── Provided data
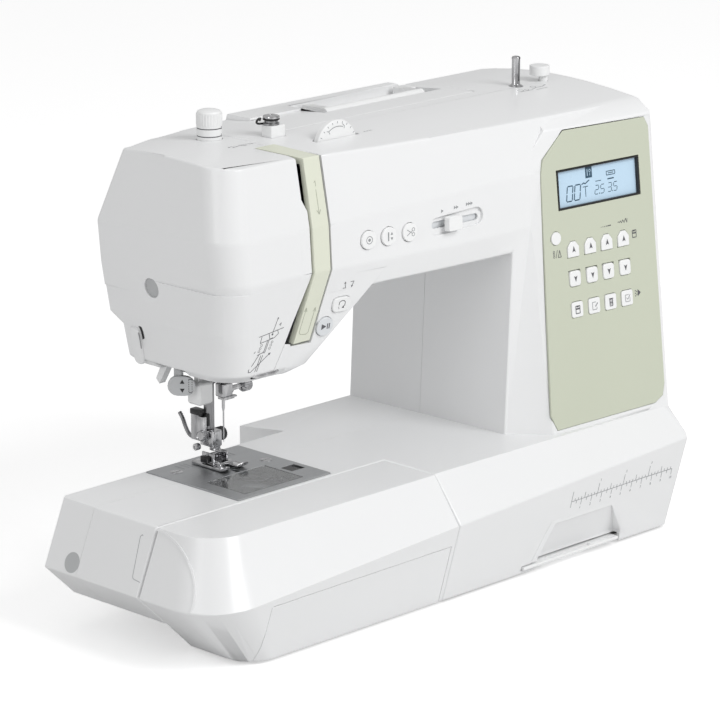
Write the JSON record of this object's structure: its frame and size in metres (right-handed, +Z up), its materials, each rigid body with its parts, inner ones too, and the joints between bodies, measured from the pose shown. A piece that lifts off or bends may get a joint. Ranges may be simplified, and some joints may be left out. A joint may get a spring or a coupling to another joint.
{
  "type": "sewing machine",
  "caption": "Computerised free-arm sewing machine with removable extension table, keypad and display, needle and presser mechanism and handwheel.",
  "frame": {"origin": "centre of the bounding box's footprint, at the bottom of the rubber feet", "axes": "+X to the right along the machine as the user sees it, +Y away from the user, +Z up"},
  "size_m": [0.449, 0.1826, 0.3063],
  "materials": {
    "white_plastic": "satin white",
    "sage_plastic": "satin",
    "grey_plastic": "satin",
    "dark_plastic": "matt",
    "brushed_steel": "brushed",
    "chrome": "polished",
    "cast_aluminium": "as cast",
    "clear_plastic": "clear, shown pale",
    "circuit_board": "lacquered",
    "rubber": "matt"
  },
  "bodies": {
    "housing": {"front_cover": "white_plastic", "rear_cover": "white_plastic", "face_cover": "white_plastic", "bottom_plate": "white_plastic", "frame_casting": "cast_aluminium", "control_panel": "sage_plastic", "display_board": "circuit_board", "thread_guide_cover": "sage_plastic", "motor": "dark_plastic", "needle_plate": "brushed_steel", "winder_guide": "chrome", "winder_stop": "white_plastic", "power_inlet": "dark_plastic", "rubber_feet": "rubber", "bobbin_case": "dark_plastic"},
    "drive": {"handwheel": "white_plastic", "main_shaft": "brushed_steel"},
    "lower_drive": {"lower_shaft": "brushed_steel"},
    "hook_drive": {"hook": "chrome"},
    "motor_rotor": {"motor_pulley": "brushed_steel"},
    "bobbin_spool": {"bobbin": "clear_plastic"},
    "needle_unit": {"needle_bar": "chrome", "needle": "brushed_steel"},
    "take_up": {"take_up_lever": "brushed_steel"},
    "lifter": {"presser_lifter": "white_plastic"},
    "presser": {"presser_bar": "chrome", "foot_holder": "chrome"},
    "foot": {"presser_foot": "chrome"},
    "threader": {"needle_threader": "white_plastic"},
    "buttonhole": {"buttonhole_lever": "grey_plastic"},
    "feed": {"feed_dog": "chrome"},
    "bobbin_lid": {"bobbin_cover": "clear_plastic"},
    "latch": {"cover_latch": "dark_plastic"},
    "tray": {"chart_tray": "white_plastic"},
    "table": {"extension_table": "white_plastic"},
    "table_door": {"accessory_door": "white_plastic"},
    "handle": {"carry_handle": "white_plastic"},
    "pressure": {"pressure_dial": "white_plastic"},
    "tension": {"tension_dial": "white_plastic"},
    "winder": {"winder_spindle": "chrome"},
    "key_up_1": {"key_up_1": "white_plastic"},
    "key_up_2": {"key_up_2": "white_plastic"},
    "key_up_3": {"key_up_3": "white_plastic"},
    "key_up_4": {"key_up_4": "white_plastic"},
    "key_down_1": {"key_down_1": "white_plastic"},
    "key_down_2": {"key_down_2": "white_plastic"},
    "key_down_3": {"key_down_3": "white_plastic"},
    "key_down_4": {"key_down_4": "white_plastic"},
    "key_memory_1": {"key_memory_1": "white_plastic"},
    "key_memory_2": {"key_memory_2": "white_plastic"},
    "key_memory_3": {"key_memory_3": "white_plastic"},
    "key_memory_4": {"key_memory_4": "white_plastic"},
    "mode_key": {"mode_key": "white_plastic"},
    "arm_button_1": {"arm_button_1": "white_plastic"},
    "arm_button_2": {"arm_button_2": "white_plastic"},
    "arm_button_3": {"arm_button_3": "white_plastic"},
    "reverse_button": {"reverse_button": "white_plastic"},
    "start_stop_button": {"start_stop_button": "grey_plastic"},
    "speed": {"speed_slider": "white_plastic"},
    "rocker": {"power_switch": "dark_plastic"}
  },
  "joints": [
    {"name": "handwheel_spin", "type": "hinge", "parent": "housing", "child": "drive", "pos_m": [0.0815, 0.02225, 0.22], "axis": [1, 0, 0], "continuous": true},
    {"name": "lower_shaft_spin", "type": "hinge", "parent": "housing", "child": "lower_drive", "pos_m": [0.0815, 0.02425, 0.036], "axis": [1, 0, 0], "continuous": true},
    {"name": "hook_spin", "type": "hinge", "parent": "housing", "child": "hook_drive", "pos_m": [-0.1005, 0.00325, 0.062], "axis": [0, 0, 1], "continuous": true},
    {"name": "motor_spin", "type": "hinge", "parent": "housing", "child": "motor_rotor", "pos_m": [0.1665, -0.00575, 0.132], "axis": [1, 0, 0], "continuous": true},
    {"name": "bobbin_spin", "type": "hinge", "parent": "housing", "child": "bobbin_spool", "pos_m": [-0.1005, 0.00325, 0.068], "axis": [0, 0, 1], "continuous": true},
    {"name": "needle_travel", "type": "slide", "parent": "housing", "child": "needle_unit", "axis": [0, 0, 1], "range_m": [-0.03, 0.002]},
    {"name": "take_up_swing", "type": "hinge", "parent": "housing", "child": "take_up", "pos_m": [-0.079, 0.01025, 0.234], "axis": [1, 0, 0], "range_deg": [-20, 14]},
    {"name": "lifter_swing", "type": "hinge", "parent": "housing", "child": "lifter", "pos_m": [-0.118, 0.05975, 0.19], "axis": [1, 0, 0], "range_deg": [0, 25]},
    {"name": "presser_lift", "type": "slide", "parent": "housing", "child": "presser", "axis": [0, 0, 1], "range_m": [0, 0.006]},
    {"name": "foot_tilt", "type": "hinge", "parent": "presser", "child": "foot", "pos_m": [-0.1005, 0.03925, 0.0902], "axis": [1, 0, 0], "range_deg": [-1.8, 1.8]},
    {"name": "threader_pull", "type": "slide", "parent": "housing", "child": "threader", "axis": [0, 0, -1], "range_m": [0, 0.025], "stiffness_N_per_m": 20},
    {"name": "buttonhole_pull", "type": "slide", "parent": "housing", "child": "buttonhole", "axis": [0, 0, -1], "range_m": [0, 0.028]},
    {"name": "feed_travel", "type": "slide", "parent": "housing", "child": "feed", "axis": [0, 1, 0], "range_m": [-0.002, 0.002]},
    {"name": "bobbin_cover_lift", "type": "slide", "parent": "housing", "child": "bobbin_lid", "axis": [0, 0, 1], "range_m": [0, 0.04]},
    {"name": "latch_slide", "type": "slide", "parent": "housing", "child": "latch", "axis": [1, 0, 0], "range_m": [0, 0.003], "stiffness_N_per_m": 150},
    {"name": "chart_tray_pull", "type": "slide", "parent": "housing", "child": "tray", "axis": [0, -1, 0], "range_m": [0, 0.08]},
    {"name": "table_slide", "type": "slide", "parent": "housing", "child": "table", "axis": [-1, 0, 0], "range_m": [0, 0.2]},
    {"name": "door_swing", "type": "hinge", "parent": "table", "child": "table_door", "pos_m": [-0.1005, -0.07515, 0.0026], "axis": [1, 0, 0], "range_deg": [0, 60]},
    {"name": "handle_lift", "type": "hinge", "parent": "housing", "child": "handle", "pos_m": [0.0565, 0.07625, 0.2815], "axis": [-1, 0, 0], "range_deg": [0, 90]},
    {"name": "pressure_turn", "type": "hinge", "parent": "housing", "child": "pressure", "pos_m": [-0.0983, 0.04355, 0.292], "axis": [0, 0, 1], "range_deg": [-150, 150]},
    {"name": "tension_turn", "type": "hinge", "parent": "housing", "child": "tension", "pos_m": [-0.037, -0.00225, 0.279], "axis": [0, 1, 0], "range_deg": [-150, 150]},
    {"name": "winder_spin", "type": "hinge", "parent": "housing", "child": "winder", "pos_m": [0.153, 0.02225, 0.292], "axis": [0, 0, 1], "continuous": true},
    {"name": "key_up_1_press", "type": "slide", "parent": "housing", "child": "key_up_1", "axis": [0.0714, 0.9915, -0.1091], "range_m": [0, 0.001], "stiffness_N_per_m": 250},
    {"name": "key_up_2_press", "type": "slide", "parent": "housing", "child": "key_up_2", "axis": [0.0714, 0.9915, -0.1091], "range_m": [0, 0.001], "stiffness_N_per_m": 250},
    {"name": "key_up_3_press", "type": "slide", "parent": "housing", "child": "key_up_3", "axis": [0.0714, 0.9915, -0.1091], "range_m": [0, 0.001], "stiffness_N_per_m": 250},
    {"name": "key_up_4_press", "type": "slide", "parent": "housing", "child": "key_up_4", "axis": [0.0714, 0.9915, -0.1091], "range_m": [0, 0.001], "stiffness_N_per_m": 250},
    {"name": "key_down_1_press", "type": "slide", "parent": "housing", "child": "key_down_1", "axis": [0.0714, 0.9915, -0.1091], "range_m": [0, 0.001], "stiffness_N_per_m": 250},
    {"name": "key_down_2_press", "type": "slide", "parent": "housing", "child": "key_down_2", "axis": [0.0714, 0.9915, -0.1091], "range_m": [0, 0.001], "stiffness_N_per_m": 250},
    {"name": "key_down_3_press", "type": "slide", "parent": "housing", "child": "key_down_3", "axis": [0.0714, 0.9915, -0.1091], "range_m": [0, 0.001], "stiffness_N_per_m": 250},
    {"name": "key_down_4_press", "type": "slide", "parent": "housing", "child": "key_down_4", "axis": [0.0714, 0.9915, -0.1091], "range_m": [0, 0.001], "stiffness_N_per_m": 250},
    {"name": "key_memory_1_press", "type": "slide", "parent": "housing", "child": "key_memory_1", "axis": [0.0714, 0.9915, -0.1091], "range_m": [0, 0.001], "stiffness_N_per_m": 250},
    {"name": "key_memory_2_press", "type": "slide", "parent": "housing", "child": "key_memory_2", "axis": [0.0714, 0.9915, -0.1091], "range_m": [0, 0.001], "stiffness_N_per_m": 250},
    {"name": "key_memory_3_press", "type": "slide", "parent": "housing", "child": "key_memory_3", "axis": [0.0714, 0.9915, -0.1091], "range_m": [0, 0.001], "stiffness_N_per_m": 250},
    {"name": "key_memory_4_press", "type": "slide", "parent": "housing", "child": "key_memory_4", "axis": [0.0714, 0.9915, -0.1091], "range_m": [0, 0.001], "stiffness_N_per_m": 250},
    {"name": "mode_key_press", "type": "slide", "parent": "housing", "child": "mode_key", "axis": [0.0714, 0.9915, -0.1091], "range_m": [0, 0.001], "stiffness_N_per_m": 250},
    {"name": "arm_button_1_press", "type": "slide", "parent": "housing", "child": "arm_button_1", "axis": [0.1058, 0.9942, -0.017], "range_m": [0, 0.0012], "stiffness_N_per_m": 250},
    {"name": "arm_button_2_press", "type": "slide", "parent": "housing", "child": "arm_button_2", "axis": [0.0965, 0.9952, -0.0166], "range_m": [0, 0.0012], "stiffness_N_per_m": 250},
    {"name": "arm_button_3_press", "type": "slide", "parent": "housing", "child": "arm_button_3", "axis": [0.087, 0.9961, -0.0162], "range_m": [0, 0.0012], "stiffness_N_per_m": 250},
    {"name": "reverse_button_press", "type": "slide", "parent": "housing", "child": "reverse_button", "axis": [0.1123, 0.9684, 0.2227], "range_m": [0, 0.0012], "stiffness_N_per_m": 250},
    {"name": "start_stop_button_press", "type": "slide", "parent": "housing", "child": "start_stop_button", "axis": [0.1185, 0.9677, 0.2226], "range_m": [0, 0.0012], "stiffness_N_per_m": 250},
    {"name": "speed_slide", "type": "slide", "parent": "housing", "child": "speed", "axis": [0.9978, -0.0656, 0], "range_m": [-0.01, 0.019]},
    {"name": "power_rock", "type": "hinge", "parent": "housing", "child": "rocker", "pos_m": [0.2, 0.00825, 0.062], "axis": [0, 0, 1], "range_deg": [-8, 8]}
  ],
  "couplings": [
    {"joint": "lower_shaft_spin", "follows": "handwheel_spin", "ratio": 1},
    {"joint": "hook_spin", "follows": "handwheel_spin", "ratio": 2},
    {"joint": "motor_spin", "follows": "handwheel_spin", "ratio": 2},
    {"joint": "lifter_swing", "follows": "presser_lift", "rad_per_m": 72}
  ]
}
────
── Provided data
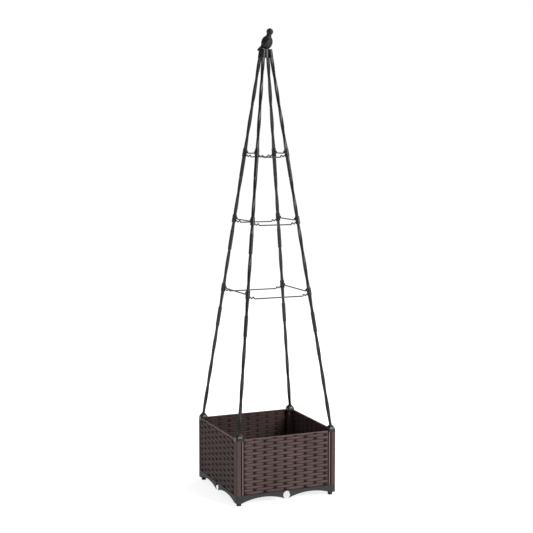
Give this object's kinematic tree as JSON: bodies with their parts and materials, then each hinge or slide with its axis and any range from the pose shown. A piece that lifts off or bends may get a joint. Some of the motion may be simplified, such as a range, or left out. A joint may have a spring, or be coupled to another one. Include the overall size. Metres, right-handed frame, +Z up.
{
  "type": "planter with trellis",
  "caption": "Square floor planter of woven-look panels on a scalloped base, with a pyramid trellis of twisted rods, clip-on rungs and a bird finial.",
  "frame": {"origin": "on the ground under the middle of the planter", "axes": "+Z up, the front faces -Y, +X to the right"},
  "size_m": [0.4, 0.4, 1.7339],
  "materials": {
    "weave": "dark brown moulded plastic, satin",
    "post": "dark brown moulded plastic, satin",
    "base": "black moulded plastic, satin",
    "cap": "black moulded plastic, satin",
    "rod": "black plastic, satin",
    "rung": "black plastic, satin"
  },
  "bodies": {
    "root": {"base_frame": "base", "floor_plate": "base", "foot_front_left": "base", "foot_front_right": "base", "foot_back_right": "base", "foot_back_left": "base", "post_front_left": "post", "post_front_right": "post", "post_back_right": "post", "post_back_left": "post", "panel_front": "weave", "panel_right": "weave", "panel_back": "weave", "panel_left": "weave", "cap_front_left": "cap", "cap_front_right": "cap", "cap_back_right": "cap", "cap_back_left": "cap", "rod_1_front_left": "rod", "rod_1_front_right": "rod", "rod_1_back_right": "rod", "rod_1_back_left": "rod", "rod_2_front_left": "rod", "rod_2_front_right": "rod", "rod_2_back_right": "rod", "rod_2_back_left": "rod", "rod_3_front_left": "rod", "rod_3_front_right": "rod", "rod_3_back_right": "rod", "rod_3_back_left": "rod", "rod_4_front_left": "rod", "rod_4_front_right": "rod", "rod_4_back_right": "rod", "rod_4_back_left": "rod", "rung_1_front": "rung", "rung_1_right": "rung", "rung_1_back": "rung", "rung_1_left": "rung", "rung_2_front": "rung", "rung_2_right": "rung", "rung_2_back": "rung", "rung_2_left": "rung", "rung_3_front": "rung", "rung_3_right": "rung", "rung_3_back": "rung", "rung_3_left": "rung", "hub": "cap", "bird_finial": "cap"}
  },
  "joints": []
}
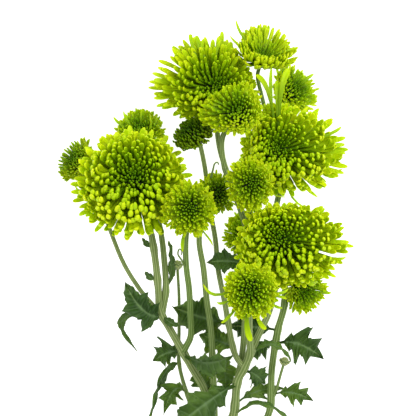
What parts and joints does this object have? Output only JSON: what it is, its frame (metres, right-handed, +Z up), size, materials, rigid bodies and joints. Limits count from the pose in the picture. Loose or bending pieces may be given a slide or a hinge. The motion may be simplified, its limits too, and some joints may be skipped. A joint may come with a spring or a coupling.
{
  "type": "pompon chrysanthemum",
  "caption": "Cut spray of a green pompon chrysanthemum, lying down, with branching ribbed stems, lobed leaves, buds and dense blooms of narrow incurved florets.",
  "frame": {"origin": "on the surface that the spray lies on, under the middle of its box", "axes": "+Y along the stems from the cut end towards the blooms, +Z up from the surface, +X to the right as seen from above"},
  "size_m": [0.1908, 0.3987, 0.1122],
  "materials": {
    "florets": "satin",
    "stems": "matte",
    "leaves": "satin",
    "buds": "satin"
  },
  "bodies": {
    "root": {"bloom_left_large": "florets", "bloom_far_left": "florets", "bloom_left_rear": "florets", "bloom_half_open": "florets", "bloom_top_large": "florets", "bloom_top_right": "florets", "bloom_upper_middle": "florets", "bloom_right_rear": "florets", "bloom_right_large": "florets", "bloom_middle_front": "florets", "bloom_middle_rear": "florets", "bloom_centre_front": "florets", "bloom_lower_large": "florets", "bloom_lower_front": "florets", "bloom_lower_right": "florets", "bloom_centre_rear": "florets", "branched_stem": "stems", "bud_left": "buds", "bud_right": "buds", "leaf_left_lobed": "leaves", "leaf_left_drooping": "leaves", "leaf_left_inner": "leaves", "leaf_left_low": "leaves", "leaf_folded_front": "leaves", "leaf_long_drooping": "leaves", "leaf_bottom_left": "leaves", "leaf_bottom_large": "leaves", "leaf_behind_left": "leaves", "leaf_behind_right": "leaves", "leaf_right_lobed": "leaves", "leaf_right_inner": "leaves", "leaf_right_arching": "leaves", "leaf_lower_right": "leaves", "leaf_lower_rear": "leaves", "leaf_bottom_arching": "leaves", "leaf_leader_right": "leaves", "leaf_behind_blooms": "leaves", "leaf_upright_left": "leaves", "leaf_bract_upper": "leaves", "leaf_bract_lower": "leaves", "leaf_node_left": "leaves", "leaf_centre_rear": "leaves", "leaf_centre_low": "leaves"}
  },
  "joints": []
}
────
» Set problem
Reproduce every line from the entries that holds the word "this".

» The reply
Write the JSON record of this object's structure: its frame and size in metres (right-handed, +Z up), its materials, each rigid body with its parts, inner ones too, and the joints between bodies, measured from the pose shown. A piece that lifts off or bends may get a joint. Ranges may be simplified, and some joints may be left out. A joint may get a spring or a coupling to another joint.
Give this object's kinematic tree as JSON: bodies with their parts and materials, then each hinge or slide with its axis and any range from the pose shown. A piece that lifts off or bends may get a joint. Some of the motion may be simplified, such as a range, or left out. A joint may have a spring, or be coupled to another one. Include the overall size. Metres, right-handed frame, +Z up.
What parts and joints does this object have? Output only JSON: what it is, its frame (metres, right-handed, +Z up), size, materials, rigid bodies and joints. Limits count from the pose in the picture. Loose or bending pieces may be given a slide or a hinge. The motion may be simplified, its limits too, and some joints may be skipped. A joint may come with a spring or a coupling.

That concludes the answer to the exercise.